When income smooths out,
When vision becomes clearer,
When systems replace daily dependence…
It’s easy for something to shift.
We tend to stop waking up asking, “God, what do You want today?”
and start assuming tomorrow will look like yesterday.
Predictability feels like peace —
but it easily can start to replace trust.
I read this passage in Deuteronomy and it stopped me cold:
“I call on heaven and earth to witness against you today that I have presented you with life and death, the blessing and the curse. Therefore, choose life… loving Adonai your God, paying attention to what he says and clinging to him — for that is the purpose of your life.”
Deuteronomy 30:19–20 (CJB)
Clinging to Him — for that is the purpose of your life.
Not clinging to the business.
Not clinging to the blessing.
Not clinging to the fruit.
Clinging to Him.
And all I could think was:
How do I make sure I don’t forget what we have learned in the wilderness season?
It is easier to depend on God in the wilderness when you don’t have too many choices,
But, once provision starts flowing more predictably, it’s easy to shift your trust without even noticing.
To start clinging to the means instead of the Source.
When I think about clinging, I picture a little kid who has both hands wrapped around their parents neck and refuses to let go because they know they are in the safest place they could be.
Are we like that with God?
Do we cling to him with the same desperation a child does to their parents?
This season has taught me to cling to Him.
Not because I’m awesome but because the situation required it.

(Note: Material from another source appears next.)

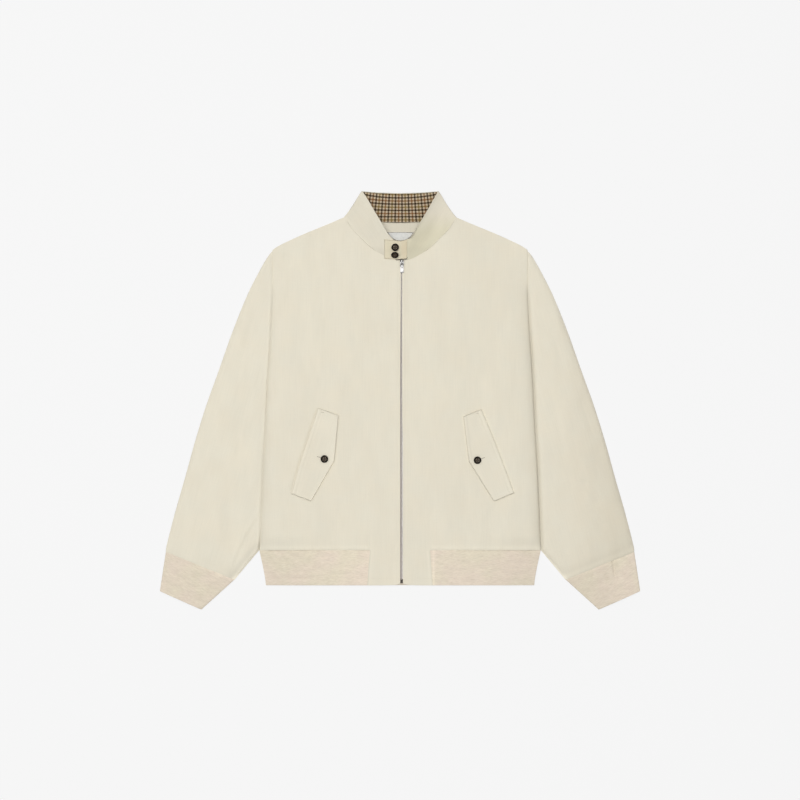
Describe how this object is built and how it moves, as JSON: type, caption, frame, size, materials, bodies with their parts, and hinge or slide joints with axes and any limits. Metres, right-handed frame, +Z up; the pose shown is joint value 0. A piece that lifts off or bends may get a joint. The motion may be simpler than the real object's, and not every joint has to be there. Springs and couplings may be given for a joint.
{
  "type": "harrington jacket",
  "caption": "Zipped harrington jacket laid flat, with stand collar, buttoned collar tab, slanted buttoned pocket flaps, check collar lining and rib knit cuffs and hem.",
  "frame": {"origin": "on the floor under the middle of the jacket's box", "axes": "+X across the jacket to the wearer's left, +Y from the hem to the collar, +Z up from the floor through the layers"},
  "size_m": [0.888, 0.773, 0.0182],
  "materials": {
    "shell": "pale stone cotton twill, matt, softly pressed",
    "rib": "melange rib knit, slightly pinker and darker than the shell",
    "check_lining": "woven check in tan, cream, rust and near black",
    "label": "white woven label, bare, with an overlocked grey-brown edge",
    "zip_tape": "grey-beige woven zip tape",
    "zip_metal": "polished nickel zip",
    "button": "near-black brown four-hole buttons, satin"
  },
  "bodies": {
    "jacket": {"back": "shell", "collar_back": "shell", "collar_front_left": "shell", "collar_front_right": "shell", "collar_lining": "check_lining", "collar_tab": "shell", "cuff_left": "rib", "cuff_right": "rib", "flap_button_left": "button", "flap_button_right": "button", "front_left": "shell", "front_right": "shell", "hem_rib_back": "rib", "hem_rib_left": "rib", "hem_rib_right": "rib", "neck_facing": "shell", "neck_label": "label", "pocket_flap_left": "shell", "pocket_flap_right": "shell", "sleeve_left": "shell", "sleeve_right": "shell", "tab_button_lower": "button", "tab_button_upper": "button", "zip_box": "zip_metal", "zip_chain": "zip_metal", "zip_slider": "zip_metal", "zip_tape_left": "zip_tape", "zip_tape_right": "zip_tape"},
    "pull": {"zip_pull": "zip_metal"}
  },
  "joints": [
    {"name": "pull_hinge", "type": "hinge", "parent": "jacket", "child": "pull", "pos_m": [0.0035, 0.2522, 0.0084], "axis": [-1, 0, 0], "range_deg": [0, 140]}
  ]
}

Nothing else I tried to cling to worked..
Clients left.
Employees left.
Partners couldn’t save us.
Strategies didn’t work.
Discipline didn’t work.
It felt like nothing we did worked.
Yet God would still bless us — because he is always the source of our blessings.
But when provision becomes predictable again, that’s when it’s easiest to start gripping the wrong things.
We cling to people.
To plans.
To consistency.
To control.
But I don’t want to forget that all those things will fail us.
The only thing worth clinging to is God.
Which means I can loosen my grip on everything else.
No matter what season you are in, there is really only one thing to fear.
It’s forgetting who carries you through the wilderness.
The one who fights for you.
The one who protects and provides for you.
I don’t ever want to forget the God who has been faithful in every season..
So this is my prayer as we move forward:
Let me cling to You — not just when provision is uncertain,
but when it becomes predictable.
Let me remember that life isn’t found in the land,
or the momentum,
or the blessing.
Life is found in loving You, listening to You, and holding on to You.
That’s the purpose of life.
And I don’t want to forget that — ever.